Education narrative favoring wealthier, whiter states was just proven wrong

Re-posted from an op ed column in The Hill.

By Stan Liebowitz and Matt Kelly

July 5, 2018

State education rankings published by organizations such as U.S. News and World Report or Education Week are highly influential. When education is discussed, whether the focus is teacher pay, unions, common core standards, or school choice, state education rankings are invariably used as a political cudgel.

These rankings have spurred a well-known consensus: states in the Northeast and upper Midwest have the best education systems. The worst states, supposedly, are fiscally conservative right-to-work states in the South and Southwest. It would seem parents must force politicians to spend into bankruptcy or else doom their illiterate, innumerate children to a menial existence.

But these conventional rankings fail to make an “apples to apples” comparison between states. Students arrive in class on the first day of school with different backgrounds, endowments, and life experiences, often related to race and socioeconomic status. Conventional rankings largely ignore these differing characteristics by combining scores on student achievement tests into an all-encompassing statewide average. This blunt over-aggregation skews school rankings in favor of wealthier, whiter states.

Conventional rankings also include metrics that aren’t directly related to learning. Some conventional rankings, like Education Week’s ranking, erroneously treat government spending on education as a purely positive factor, rewarding states that spend lavishly regardless of actual student performance.

We recently completed a study of state education systems and found that fixing these problems changes rankings substantially. Conventional rankings are thus severely flawed, as is the consensus of which states educate best.

We graded states based on how well they educate each type of student; i.e., how much “value added” in learning they create. Our analysis utilized the same Department of Education student achievement test data included in most conventional state rankings, but removed metrics unrelated to learning.

Crucially, we disaggregated scores by grade, race, and test subject in order to more accurately measure the value added by state educational systems.

This difference in approach is best understood with an actual example. When students are treated as a single monolithic group, Iowa students outscore their Texas counterparts in Math, Reading, and Science for fourth and eighth-grade students. But when students are disaggregated into major ethnic groups, the results reverse.

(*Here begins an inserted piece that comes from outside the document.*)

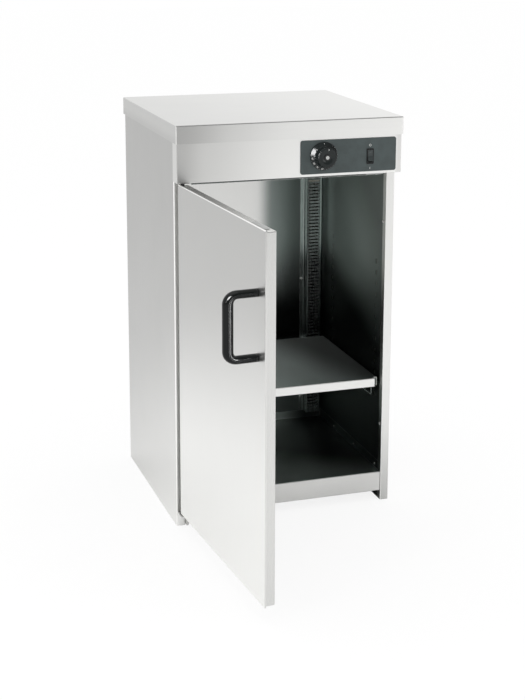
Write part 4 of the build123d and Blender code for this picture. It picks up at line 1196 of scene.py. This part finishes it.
@dataclass
class Studio:
    """A plain pale floor, a pale surround that is darker behind the viewer, and soft lamps.

    Tones run from 0 to 1. The floor's fade is in metres from the middle, and the surround's is the Y of the
    direction. The camera sees paper_share of the floor's shadows.
    """

    floor_half: float = 14.0
    floor_lines: int = 9
    floor_near: float = 0.97
    floor_far: float = 0.88
    floor_fade: Span = (0.5, 3.5)
    behind_viewer: float = 0.30
    behind_fade: Span = (-0.45, 0.15)
    paper_share: float = 0.15
    lamps: tuple[Lamp, ...] = (
        Lamp("overhead_soft", (-0.4, -0.6, 3.2), (0, 0, 0.4), (2.2, 2.2), 10.0),
        Lamp("left_soft", (-3.0, -2.1, 1.3), (0, -0.2, 0.6), (0.7, 0.7), 14.0),
        Lamp("right_soft", (2.6, -3.0, 1.2), (0.1, 0, 0.5), (1.4, 1.4), 14.0),
        Lamp("handle_corner_glint", (-1.60, -2.12, 2.10), (-0.25, -0.59, 0.55), (1.2, 1.2), 270.0,
             "handle_bar"),
        Lamp("handle_grip_glint", (0.49, -1.52, 0.62), (-0.25, -0.59, 0.5), (0.2, 1.2), 45.0, "handle_bar"),
        Lamp("shelf_sheen", (0.25, 0.80, 0.60), (0.0, -0.15, 0.256), (0.4, 0.3), 0.34, "shelf"),
        Lamp("wire_glint", (0.2, 0.85, 0.70), (0.2, -0.10, 0.24), (0.3, 0.3), 0.5, "right_shelf_support"),
        Lamp("knob_glint", (-1.39, -1.50, 1.17), (0.06, -0.22, 0.72), (1.4, 1.0), 150.0, "knob_turning"),
    )

    def build(self) -> None:
        """Sets up the floor, the surround and the lamps."""
        self.floor()
        self.world()
        for lamp in self.lamps:
            lamp.hang()

    def floor(self) -> None:
        """A wide flat floor, white to the camera with a faint shadow, and a little greyer far away."""
        side = np.linspace(-self.floor_half, self.floor_half, self.floor_lines)
        x, y = np.meshgrid(side, side)
        faces = grid_quads(np.arange(x.size).reshape(x.shape)).tolist()
        mesh = new_mesh("studio_floor", np.stack([x, y, np.zeros_like(x)], -1), faces)
        material = bpy.data.materials.new("studio_floor_paper")
        wiring = Wiring.afresh(material)
        camera = wiring.add("ShaderNodeLightPath").outputs["Is Camera Ray"]
        distance = wiring.vectors("LENGTH", wiring.add("ShaderNodeTexCoord").outputs["Object"])
        tone = wiring.ramp(distance, *self.floor_fade, self.floor_near, self.floor_far)
        tone = wiring.maths("MAXIMUM", tone, wiring.maths("MULTIPLY", camera, self.floor_near))
        paper = wiring.add("ShaderNodeBsdfDiffuse", {"Color": self.grey(wiring, tone)})
        light = wiring.add("ShaderNodeEmission", {"Color": (1.0, 1.0, 1.0), "Strength": 1.0})
        mixed = wiring.add("ShaderNodeMixShader", {0: wiring.maths("MULTIPLY", camera, 1 - self.paper_share),
                                                   1: paper.outputs[0], 2: light.outputs[0]})
        wiring.add("ShaderNodeOutputMaterial", {"Surface": mixed.outputs[0]})
        mesh.materials.append(material)
        new_object("studio_floor", mesh)

    def world(self) -> None:
        """White all round, except that what mirrors the side behind the viewer finds it darker."""
        world = bpy.data.worlds.new("studio_surround")
        bpy.context.scene.world = world
        wiring = Wiring.afresh(world)
        direction = wiring.add("ShaderNodeTexCoord").outputs["Generated"]
        depth = wiring.add("ShaderNodeSeparateXYZ", {0: direction}).outputs["Y"]
        behind = wiring.ramp(depth, *self.behind_fade, self.behind_viewer, 1.0)
        glossy = wiring.add("ShaderNodeLightPath").outputs["Is Glossy Ray"]
        tone = wiring.maths("MAXIMUM", behind, wiring.maths("SUBTRACT", 1.0, glossy))
        background = wiring.add("ShaderNodeBackground", {"Color": self.grey(wiring, tone), "Strength": 1.0})
        wiring.add("ShaderNodeOutputWorld", {"Surface": background.outputs[0]})

    def grey(self, wiring: Wiring, tone: Socket) -> Socket:
        """A grey of one tone."""
        return wiring.add("ShaderNodeCombineColor", {0: tone, 1: tone, 2: tone}).outputs[0]


@dataclass
class ViewPoint:
    """The camera: its place, how far it looks down, turns and rolls in radians, its lens and its shift."""

    place: Point = (-0.909020, -2.837072, 1.188395)
    down: float = 0.21113877
    turn: float = 0.33296025
    roll: float = 0.00692560
    lens: float = 77.13507
    sensor: float = 36.0
    shift: Span = (-0.0404200, -0.18)
    clip: Span = (0.05, 60.0)

    def build(self) -> None:
        """Makes the camera: it looks along (sin turn cos down, cos turn cos down, -sin down), and its right
        and up are turned about that line by the roll."""
        data = bpy.data.cameras.new("view")
        data.lens = self.lens
        data.sensor_width = self.sensor
        data.shift_x, data.shift_y = self.shift
        data.clip_start, data.clip_end = self.clip
        level = math.cos(self.down)
        ahead = Vector((math.sin(self.turn) * level, math.cos(self.turn) * level, -math.sin(self.down)))
        right = Vector((math.cos(self.turn), -math.sin(self.turn), 0.0))
        up = right.cross(ahead)
        cosine, sine = math.cos(self.roll), math.sin(self.roll)
        across, above = right * cosine + up * sine, up * cosine - right * sine
        camera = new_object("view", data)
        axes = Matrix((across, above, -ahead)).transposed().to_4x4()
        camera.matrix_world = Matrix.Translation(self.place) @ axes
        bpy.context.scene.camera = camera


def main() -> None:
    """Sets the camera, dresses the cabinet, adds its moulded and printed pieces, and lights them."""
    logging.basicConfig(level=logging.INFO, format="%(name)s: %(message)s")
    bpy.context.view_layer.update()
    bpy.context.scene.view_settings.view_transform = "Standard"
    ViewPoint().build()
    log.info("dressed %d CAD nodes", CabinetNodes().dress())
    handle = DoorHandle().build(DoorPlace())
    dial = TemperatureKnob()
    for piece in [handle, dial.build(), *dial.print_scale(), *SwitchMarks().build()]:
        log.info("made %s", piece.name)
    Studio().build()


if __name__ == "__main__":
    main()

In fact, every ethnic group in Texas scores higher than their Iowa counterparts. In all, disaggregated Texas students surpass disaggregated Iowa students in 19 of the 20 exams they take in common.

It’s ludicrous to say Iowa outranks Texas when all student groups score higher in Texas. But that is the story traditional rankings would have you believe.

This Texas-Iowa example is no isolated fluke. The rankings of many states flip dramatically when our more appropriate methodology is used. In our ranking of education quality, Virginia, Massachusetts, Florida, New Jersey, and Texas rate highest, in descending order.

We also find that unionization negatively impacts student performance. Our regression analysis suggested that if a state went from having the weakest teacher unions to the strongest, its quality rank would decline by between 22 to 11 ranking positions. The percentage of students in charter schools also has a strong positive impact on student performance in some of our regressions.

We further refine our ranking to account for the efficiency of education spending. Rankings should not reward extravagant spending without corresponding gains in student performance, yet many do.

Consider New York and Tennessee, both states score similarly on our quality ranking (31st, and 30th, respectively) but New York spends three times as much. Whereas, Education Week’s ranking rewards New York for its lavish spending, our efficiency ranking sensibly penalizes such excess. We adjust spending to take account of different costs-of-living in each state.

After adjusting our ranking of education quality to account for spending efficiency, Florida, Texas, Virginia, Arizona, and Georgia lead the pack. All of these states are southern or southwestern, with right to work laws and very low levels of unionization, the very opposite of the conventional narrative.

These results are based on a much sounder analysis than traditional rankings. Evidently, a major reevaluation of the policies contributing to student performance is badly needed. We hope our improved methodology can help guide that important effort.

Stan Liebowitz is an endowed professor and director of the Center for the Analysis of Property Right and Innovation (CAPRI) and Matt Kelly is a research fellow at the Colloquium for the Advancement of Free-Enterprise Education (CAFÉ), both in the Naveen Jindal School of Management at the University of Texas at Dallas. Their report is available at SSRN.com.